**Stated task**
Out of the lines below, please list those that hold the string "type".

**Information shown**

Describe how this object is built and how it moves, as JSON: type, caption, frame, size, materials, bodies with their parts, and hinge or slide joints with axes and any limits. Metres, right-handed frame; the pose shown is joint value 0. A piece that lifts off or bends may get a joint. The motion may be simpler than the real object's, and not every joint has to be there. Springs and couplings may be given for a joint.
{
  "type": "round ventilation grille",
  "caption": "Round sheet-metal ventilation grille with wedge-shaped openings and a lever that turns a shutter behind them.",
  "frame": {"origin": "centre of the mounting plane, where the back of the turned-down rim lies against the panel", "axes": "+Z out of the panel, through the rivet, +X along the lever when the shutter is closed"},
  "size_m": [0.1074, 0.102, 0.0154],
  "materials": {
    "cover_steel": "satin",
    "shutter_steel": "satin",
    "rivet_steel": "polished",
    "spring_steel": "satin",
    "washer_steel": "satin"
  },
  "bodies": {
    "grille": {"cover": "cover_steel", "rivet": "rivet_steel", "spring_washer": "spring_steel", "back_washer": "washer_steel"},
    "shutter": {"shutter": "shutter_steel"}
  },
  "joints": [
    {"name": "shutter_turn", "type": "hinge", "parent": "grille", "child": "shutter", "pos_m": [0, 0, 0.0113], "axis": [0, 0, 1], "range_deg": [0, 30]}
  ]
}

**Problem solution**
Describe how this object is built and how it moves, as JSON: type, caption, frame, size, materials, bodies with their parts, and hinge or slide joints with axes and any limits. Metres, right-handed frame; the pose shown is joint value 0. A piece that lifts off or bends may get a joint. The motion may be simpler than the real object's, and not every joint has to be there. Springs and couplings may be given for a joint.
  "type": "round ventilation grille",
    {"name": "shutter_turn", "type": "hinge", "parent": "grille", "child": "shutter", "pos_m": [0, 0, 0.0113], "axis": [0, 0, 1], "range_deg": [0, 30]}